• **Aim of the exercise**
Pick out each line containing the string "scene".

• **Records shown**
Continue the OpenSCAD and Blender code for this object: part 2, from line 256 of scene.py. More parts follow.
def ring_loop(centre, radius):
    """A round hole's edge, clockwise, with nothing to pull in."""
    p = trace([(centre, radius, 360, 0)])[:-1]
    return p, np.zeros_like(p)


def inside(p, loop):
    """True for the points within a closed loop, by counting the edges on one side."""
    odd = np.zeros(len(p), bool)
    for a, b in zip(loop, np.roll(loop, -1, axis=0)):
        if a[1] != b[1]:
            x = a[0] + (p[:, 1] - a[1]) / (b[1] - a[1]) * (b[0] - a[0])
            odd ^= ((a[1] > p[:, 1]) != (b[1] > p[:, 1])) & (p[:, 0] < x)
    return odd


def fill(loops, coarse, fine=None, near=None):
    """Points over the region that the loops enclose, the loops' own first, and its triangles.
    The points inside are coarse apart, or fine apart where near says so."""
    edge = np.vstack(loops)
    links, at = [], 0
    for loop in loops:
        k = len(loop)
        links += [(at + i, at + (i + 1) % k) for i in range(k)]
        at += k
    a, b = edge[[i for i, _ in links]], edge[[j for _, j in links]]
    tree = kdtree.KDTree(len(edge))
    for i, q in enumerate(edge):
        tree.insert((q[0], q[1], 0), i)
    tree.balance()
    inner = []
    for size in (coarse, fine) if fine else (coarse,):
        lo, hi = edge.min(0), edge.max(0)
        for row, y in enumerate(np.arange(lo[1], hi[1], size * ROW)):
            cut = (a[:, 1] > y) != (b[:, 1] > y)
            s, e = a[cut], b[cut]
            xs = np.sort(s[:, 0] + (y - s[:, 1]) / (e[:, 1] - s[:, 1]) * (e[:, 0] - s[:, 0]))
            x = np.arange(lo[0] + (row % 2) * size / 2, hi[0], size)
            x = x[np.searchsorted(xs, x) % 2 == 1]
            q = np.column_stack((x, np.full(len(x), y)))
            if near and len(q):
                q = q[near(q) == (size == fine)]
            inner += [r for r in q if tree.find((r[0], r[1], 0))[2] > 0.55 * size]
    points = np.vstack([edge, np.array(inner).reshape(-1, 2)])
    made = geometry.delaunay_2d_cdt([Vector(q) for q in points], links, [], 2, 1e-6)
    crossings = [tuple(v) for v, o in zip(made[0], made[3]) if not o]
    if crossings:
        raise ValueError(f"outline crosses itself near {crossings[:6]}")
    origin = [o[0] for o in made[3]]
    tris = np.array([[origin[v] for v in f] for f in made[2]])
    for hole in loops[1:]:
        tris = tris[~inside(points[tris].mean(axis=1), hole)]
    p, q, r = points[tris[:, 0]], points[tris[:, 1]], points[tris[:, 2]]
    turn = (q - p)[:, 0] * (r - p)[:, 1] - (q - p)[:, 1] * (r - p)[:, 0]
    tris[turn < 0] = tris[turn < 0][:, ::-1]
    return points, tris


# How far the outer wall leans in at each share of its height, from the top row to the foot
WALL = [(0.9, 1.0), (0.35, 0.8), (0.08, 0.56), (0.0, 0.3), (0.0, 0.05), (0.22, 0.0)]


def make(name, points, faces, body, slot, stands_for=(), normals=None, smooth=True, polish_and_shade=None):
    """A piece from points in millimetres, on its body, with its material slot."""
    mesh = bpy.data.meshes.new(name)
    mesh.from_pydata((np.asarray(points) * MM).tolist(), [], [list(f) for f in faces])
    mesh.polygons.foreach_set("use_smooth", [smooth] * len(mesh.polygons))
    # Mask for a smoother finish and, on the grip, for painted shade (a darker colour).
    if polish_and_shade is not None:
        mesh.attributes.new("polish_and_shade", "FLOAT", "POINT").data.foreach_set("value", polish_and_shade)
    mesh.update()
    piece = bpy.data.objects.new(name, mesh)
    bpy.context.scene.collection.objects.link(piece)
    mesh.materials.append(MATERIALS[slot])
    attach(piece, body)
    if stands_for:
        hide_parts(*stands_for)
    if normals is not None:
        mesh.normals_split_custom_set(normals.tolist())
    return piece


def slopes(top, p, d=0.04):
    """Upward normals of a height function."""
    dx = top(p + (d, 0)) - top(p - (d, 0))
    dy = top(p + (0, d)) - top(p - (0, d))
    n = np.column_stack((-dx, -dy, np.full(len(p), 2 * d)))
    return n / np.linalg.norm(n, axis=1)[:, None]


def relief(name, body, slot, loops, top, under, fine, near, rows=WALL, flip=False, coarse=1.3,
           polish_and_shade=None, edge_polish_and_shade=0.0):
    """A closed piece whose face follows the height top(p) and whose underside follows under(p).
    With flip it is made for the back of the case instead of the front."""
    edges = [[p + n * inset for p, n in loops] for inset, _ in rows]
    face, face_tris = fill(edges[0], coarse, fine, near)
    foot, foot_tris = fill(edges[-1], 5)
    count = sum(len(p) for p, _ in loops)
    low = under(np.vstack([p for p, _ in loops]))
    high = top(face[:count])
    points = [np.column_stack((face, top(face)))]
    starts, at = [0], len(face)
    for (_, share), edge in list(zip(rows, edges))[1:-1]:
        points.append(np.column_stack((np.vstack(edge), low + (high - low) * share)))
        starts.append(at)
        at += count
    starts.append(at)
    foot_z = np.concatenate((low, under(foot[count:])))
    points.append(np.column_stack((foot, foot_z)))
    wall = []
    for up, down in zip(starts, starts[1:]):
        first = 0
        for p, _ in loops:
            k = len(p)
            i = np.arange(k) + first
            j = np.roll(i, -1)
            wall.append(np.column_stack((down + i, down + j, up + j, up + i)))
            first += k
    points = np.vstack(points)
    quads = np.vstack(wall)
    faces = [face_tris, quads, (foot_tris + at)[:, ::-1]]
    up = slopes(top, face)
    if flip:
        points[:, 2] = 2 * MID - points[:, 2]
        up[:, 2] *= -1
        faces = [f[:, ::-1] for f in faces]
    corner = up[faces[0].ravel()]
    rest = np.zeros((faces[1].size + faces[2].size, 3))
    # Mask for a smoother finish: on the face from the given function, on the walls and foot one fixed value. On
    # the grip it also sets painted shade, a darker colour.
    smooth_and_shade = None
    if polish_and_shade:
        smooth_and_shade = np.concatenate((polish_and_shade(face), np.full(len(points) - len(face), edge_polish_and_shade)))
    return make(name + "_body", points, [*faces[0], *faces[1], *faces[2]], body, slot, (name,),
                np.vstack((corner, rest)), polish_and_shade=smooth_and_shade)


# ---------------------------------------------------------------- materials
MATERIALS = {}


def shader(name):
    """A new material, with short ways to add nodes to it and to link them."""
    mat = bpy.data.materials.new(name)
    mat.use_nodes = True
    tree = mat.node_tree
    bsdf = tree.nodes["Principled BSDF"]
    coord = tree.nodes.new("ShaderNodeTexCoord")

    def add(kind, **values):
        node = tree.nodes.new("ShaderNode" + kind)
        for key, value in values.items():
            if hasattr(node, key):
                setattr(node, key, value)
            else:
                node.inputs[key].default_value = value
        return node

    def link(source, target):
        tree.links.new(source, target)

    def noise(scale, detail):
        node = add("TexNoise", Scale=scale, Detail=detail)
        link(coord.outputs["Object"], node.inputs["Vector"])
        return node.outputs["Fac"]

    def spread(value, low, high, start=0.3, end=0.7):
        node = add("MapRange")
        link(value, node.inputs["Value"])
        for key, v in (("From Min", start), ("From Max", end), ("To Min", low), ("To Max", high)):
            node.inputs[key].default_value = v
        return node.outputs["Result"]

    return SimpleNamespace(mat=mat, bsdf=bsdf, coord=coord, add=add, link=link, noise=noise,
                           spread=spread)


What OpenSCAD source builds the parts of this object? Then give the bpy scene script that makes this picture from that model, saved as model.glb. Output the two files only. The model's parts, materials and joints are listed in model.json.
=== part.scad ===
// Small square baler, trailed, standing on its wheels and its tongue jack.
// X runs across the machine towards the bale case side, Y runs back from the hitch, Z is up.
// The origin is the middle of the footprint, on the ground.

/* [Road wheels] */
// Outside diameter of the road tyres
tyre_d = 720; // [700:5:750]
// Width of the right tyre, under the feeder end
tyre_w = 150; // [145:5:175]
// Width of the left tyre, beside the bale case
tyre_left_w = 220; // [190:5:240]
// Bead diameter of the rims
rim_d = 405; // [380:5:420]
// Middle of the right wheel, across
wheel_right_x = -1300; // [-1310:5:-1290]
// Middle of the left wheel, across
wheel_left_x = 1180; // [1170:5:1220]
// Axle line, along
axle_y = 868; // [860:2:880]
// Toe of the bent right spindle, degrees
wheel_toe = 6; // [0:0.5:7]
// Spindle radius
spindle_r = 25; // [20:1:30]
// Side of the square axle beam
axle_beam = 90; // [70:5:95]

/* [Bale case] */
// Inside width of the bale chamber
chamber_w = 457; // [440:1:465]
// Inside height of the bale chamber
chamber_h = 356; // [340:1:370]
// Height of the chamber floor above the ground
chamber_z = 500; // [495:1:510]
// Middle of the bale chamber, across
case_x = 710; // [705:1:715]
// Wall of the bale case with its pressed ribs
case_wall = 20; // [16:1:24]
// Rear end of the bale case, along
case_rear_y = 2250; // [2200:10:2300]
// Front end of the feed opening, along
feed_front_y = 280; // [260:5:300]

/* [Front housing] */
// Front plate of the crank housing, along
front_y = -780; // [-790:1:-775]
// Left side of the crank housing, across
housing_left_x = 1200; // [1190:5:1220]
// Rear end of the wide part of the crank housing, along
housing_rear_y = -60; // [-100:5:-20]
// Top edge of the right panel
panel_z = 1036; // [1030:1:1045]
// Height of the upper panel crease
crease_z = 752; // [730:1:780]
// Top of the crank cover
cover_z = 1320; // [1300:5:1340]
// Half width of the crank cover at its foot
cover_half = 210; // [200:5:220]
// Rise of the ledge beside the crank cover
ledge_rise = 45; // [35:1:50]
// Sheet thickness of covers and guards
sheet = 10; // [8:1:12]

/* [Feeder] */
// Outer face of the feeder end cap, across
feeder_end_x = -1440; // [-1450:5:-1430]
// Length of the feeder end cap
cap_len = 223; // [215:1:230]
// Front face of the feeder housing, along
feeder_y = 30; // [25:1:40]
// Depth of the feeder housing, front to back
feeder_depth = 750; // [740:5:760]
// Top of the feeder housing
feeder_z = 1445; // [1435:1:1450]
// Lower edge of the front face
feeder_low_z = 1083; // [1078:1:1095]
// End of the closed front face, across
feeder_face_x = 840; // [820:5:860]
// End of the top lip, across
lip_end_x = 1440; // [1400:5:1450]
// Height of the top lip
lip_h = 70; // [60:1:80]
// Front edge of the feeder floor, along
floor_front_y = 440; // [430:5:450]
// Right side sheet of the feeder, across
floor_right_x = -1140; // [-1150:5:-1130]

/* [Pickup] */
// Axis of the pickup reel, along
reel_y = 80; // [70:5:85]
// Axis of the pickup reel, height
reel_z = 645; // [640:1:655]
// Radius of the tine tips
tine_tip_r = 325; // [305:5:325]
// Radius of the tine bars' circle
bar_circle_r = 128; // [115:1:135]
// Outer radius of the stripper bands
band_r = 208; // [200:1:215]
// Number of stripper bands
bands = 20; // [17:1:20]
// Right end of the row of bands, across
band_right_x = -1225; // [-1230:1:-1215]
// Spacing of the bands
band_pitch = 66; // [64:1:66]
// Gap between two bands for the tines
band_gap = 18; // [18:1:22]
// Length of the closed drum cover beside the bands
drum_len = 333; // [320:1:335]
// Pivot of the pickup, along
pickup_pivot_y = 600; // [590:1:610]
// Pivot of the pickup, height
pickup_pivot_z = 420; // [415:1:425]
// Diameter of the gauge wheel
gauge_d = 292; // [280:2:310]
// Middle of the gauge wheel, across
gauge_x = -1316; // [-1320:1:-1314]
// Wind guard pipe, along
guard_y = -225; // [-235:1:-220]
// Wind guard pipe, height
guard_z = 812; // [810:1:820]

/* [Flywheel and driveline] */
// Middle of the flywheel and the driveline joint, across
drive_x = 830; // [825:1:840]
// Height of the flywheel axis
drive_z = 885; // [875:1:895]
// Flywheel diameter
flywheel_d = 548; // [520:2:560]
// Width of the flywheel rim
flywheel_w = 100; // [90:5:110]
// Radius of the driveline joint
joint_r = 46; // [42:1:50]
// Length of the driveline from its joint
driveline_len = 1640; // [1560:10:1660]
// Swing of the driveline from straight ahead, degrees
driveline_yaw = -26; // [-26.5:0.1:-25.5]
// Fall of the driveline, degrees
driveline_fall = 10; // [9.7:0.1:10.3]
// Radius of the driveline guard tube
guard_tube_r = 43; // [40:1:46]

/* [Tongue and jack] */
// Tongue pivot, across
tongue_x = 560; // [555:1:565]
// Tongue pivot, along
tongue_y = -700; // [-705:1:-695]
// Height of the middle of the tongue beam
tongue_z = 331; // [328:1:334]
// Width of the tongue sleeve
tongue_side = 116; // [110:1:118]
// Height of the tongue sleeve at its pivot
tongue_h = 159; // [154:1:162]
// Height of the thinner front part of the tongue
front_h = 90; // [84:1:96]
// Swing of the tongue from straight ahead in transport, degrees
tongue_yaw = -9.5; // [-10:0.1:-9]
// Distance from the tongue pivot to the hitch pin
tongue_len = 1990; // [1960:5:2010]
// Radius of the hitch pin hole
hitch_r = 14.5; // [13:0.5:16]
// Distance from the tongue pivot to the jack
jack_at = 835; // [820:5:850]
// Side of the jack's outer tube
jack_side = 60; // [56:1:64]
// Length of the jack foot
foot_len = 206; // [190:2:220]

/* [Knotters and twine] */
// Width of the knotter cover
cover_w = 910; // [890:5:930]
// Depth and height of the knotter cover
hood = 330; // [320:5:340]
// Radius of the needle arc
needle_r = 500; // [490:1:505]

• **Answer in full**
Continue the OpenSCAD and Blender code for this object: part 2, from line 256 of scene.py. More parts follow.
    bpy.context.scene.collection.objects.link(piece)
What OpenSCAD source builds the parts of this object? Then give the bpy scene script that makes this picture from that model, saved as model.glb. Output the two files only. The model's parts, materials and joints are listed in model.json.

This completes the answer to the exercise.